The Robinwood Neighborhood Association Great Neighbor Committee has a website at http://rnagreatneighbors.blogspot.com.
WHY NOT FOOTHILLS?
Many Robinwood residents are now focused on Lake Oswego's Foothills area, which includes industrial land and has been targeted for an increase in residential and commercial use.
What some Robinwood neighbors ask is why the city wants to turn their residential neighborhood more industrial and make Lake Oswego's industrial area more residential.
According to Heisler, the cost of relocating the plant would negate the savings Lake Oswego would get from partnering with Tigard on water infrastructure projects - roughly $76 million. On top of that, Lake Oswego would lose tax revenues from the properties that would be condemned to make room for a plant - similar to the dollars West Linn has lost on the four properties associated with the water treatment plant.
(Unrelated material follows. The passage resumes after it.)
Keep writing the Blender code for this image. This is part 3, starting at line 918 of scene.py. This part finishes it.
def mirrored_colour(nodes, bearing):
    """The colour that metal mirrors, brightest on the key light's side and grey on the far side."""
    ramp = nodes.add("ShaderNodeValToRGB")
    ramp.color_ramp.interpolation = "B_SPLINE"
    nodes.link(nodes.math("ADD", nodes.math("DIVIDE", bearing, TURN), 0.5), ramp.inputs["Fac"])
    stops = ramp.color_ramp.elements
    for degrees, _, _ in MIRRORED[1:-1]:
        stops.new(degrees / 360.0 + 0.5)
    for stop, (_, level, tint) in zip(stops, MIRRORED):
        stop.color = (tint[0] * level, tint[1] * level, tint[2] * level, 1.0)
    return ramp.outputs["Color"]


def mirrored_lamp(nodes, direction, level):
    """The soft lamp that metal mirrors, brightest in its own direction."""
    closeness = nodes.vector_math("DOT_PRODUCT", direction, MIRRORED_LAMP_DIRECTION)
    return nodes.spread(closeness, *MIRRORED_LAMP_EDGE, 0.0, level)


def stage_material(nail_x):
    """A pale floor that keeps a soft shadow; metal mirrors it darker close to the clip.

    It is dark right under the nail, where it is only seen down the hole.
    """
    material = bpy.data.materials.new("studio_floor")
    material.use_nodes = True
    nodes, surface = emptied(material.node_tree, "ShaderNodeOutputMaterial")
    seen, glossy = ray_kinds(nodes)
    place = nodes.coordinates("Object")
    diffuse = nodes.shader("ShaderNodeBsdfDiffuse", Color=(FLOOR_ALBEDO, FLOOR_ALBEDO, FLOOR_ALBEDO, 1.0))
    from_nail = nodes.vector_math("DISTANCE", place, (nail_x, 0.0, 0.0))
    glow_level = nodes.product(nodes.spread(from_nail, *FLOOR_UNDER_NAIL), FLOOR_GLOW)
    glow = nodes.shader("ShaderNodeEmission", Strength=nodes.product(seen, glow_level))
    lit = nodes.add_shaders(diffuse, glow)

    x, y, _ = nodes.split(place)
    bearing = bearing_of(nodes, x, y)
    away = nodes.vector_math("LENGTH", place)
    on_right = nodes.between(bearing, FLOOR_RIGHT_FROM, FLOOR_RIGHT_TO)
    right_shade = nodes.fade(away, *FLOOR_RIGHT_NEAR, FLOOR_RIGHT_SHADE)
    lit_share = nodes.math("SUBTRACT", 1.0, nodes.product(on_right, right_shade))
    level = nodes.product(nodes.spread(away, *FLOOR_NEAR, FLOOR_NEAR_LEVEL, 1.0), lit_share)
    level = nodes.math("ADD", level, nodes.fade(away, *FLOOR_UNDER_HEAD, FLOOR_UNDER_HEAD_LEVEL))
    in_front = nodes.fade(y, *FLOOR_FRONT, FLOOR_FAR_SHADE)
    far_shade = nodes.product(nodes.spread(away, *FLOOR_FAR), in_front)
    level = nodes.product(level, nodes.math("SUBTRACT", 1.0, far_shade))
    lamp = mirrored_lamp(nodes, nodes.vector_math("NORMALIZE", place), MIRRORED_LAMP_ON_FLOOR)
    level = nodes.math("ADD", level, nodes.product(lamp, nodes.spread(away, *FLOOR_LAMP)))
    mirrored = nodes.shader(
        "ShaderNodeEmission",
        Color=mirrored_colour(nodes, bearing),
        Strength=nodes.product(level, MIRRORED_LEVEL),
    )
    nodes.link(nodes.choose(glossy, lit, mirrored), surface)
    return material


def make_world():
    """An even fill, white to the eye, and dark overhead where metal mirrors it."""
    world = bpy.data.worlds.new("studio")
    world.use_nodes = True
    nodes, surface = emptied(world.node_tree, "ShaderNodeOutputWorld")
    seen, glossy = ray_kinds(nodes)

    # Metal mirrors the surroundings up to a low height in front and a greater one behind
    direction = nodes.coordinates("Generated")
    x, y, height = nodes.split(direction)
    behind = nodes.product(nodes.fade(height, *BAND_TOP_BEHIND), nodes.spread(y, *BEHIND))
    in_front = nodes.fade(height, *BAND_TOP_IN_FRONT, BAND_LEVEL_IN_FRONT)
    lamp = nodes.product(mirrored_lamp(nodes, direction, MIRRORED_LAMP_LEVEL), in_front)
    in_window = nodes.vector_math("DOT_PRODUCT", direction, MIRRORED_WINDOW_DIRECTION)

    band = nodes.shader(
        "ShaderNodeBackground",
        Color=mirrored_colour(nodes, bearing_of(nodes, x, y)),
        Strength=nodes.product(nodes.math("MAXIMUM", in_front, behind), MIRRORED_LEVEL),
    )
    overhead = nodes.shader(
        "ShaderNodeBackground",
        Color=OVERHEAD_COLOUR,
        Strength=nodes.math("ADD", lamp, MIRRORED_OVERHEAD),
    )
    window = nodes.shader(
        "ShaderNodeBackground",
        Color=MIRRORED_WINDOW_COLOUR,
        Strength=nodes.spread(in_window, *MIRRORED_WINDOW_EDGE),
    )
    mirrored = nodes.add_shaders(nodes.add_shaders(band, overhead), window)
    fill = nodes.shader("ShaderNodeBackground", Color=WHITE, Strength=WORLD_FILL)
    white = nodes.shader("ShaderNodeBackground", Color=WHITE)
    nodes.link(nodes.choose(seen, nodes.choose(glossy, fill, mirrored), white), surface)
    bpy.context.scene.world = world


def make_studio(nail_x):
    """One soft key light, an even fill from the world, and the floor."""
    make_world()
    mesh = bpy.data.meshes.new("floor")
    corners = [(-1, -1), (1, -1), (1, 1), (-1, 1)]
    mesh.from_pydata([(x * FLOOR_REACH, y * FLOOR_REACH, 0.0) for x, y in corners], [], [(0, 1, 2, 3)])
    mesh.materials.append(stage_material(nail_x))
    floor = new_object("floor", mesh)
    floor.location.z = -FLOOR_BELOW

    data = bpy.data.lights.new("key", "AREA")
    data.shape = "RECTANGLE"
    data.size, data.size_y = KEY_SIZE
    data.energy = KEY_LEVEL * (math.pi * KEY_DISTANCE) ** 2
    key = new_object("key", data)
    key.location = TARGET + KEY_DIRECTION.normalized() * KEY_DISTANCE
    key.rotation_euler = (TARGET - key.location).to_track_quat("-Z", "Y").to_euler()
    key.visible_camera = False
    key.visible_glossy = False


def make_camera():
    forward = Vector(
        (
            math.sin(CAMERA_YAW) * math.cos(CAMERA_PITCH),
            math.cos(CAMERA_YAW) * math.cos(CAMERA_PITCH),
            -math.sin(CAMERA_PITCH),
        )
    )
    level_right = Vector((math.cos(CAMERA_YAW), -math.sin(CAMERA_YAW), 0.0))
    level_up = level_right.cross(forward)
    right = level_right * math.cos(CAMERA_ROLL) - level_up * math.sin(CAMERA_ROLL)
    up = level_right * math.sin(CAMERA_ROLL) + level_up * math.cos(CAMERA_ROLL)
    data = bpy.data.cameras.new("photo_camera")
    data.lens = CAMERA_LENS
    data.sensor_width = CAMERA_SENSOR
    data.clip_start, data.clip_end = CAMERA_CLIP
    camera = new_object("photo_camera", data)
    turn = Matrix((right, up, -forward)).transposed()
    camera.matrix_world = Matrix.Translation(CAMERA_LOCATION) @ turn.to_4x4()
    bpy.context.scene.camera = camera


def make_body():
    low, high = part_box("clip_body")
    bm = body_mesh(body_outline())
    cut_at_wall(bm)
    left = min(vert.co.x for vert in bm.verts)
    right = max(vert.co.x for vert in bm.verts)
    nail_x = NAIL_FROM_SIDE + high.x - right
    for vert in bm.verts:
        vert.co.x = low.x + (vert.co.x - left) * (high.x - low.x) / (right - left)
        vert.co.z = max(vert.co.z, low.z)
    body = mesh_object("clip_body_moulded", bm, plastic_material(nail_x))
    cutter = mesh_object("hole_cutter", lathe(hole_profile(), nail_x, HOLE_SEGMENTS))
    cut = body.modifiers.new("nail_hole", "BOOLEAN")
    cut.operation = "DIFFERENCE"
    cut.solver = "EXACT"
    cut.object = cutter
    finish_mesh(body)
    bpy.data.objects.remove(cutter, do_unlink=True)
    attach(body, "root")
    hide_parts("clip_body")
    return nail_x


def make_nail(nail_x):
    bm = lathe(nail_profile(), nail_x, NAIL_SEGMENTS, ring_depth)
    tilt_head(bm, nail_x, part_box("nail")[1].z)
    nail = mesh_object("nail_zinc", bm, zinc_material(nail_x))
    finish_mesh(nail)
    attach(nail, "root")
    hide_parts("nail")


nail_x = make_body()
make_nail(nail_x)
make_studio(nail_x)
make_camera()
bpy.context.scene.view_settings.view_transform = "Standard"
Heisler said Lake Oswego did not conduct any studies to find a new location for its water plant.
'We have a plant,' she said. 'It wouldn't really make sense for us to look someplace else.'
According to the Robinwood NA Great Neighbor Committee blog: 'The reality is, we are being used because we are the cheapest alternative and it's easier to build in West Linn than to impose on their own citizens.'
Heisler pointed out that if the city did move the facility, Lake Oswego could then build up to 30 homes on the property in West Linn, creating more noise and traffic than an expanded plant would.
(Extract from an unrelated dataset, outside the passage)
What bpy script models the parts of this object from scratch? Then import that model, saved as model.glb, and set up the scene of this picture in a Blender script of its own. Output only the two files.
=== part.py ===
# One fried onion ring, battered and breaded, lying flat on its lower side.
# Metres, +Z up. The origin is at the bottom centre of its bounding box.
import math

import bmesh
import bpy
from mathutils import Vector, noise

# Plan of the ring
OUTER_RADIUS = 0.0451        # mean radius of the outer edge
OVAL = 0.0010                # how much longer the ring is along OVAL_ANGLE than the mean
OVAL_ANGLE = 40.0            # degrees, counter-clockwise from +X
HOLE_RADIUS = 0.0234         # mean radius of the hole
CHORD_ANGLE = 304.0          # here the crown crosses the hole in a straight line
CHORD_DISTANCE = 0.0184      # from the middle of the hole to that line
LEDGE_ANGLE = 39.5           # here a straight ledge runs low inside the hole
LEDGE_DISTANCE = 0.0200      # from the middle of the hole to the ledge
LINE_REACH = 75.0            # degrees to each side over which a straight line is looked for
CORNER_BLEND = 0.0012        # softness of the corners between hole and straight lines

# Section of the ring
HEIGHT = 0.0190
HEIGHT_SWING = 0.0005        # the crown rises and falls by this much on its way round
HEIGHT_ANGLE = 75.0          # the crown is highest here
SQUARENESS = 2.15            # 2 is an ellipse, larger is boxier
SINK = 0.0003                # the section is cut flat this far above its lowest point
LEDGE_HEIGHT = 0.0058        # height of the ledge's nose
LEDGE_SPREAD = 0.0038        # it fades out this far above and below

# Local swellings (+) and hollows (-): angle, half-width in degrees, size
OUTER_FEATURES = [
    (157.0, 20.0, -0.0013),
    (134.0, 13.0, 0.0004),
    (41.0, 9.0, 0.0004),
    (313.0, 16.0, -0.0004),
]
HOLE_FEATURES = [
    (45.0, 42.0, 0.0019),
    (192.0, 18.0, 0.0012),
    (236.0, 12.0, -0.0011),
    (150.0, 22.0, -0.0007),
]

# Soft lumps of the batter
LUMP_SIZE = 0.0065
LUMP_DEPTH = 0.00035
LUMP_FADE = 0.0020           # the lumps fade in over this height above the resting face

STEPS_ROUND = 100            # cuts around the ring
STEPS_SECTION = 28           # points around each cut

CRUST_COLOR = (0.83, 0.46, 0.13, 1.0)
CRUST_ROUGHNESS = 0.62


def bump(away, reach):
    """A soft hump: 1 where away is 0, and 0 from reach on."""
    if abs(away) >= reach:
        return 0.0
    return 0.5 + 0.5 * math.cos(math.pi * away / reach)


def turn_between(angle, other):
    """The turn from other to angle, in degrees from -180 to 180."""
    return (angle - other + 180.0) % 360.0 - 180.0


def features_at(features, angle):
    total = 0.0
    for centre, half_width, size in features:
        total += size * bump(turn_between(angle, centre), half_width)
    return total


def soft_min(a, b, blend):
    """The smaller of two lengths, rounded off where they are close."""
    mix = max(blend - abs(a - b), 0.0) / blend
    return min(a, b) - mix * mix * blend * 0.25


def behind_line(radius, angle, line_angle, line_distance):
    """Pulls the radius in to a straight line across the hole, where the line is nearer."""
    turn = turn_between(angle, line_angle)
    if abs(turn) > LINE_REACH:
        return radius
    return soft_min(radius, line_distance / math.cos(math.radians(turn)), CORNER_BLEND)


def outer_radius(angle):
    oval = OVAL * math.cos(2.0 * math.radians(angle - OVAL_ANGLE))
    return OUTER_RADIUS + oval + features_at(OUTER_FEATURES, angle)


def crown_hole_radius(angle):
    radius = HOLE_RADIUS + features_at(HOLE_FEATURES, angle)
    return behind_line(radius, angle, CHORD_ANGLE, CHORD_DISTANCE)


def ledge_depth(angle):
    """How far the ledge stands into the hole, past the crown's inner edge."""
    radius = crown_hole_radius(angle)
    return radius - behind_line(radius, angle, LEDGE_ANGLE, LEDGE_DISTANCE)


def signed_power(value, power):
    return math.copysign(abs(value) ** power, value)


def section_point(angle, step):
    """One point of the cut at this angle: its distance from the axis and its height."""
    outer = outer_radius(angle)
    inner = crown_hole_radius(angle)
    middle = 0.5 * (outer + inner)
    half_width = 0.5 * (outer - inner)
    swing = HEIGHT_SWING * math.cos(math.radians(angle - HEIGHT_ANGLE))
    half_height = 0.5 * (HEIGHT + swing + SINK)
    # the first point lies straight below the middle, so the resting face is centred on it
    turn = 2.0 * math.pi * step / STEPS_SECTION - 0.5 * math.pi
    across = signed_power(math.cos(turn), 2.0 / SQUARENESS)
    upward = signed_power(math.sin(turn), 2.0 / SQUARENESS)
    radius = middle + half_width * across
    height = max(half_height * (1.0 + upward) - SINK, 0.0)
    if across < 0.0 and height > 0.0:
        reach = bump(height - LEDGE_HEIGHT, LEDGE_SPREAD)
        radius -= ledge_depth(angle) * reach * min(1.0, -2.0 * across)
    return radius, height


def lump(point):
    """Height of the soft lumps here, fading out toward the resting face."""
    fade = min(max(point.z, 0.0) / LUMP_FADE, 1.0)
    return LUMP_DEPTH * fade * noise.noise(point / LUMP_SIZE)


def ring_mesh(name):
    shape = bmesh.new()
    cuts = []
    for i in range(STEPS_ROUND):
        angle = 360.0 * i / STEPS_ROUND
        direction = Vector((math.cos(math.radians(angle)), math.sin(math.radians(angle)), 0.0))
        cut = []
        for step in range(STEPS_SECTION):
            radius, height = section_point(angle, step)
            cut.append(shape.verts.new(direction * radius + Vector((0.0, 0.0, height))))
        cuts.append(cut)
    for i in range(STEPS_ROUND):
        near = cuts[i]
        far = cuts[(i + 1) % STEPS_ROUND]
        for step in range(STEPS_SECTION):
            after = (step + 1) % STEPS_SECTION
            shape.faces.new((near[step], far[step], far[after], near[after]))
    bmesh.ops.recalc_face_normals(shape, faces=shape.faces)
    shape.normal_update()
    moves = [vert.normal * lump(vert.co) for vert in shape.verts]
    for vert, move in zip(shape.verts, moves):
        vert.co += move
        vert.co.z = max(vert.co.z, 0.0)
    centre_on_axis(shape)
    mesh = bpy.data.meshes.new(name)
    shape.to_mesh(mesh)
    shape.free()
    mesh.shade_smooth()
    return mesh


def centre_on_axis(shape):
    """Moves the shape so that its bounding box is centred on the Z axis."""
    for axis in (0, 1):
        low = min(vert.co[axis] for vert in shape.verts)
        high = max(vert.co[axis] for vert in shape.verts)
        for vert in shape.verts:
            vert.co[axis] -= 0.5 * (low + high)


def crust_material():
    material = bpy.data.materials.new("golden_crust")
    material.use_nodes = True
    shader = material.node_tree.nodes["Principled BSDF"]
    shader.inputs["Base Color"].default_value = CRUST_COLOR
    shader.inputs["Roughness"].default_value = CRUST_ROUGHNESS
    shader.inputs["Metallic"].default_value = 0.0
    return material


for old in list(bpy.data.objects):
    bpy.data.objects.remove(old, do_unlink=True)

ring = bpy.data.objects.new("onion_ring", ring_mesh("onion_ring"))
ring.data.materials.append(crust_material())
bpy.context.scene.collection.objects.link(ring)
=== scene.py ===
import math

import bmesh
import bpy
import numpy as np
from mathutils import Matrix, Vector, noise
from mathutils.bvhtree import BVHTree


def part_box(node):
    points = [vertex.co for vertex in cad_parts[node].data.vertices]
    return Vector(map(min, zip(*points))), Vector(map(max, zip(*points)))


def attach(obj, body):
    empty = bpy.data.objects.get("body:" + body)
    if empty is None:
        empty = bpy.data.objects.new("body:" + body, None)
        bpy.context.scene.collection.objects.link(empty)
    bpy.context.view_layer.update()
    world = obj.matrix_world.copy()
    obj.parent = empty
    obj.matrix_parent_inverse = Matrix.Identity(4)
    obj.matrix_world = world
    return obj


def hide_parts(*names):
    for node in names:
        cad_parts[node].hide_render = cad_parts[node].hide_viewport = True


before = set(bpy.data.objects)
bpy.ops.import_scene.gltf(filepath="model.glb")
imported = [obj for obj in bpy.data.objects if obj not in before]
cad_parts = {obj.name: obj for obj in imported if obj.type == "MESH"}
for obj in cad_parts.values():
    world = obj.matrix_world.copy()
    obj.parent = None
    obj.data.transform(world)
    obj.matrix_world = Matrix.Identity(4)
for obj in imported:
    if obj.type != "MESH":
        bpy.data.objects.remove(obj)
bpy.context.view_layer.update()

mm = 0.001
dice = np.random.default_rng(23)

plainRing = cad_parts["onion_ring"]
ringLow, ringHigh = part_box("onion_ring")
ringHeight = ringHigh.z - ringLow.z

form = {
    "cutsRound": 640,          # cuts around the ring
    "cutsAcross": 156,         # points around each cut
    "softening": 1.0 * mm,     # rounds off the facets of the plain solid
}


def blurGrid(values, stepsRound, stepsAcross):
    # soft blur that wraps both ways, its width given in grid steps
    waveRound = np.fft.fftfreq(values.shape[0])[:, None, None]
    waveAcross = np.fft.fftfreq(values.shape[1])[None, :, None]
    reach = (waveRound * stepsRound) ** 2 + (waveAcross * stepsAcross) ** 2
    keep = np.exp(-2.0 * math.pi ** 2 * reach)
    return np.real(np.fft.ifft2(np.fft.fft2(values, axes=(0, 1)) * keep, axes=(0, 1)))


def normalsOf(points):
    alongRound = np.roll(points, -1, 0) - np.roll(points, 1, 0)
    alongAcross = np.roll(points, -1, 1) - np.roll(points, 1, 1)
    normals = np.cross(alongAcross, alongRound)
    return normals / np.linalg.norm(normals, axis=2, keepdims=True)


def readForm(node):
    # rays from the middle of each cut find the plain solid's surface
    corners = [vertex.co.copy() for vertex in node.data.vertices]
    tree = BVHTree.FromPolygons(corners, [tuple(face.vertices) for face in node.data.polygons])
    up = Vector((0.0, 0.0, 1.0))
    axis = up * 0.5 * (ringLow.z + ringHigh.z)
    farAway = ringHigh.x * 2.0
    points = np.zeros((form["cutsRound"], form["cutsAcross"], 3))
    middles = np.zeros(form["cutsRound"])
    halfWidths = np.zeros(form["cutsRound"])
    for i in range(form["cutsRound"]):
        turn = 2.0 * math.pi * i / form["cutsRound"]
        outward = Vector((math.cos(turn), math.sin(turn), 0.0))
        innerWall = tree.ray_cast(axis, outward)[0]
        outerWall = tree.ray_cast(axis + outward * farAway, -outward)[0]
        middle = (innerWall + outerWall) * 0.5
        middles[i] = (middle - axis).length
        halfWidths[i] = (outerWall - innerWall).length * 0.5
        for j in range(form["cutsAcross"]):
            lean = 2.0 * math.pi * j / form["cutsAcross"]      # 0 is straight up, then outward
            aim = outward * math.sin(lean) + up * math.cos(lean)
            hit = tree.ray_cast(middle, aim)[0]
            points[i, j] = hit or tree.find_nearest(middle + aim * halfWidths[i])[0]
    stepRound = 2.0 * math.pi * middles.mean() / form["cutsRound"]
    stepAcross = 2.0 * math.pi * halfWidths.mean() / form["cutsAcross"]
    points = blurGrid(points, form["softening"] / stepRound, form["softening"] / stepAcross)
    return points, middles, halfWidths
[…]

Lake Oswego also cannot tap into the Willamette because of water rights. It could take up to two years for the city to try to transfer its water rights from Clackamas to Willamette, causing even more delays for the Lake Oswego-Tigard Water Partnership.
At 7 p.m. today, LOT will hold a required pipeline land-use meeting at Robinwood Station, 3706 Cedaroak Drive in West Linn.
On April 18, the West Linn Planning Commission will hold a public hearing on LOT's water treatment plant proposal at city hall, 22500 Salamo Road.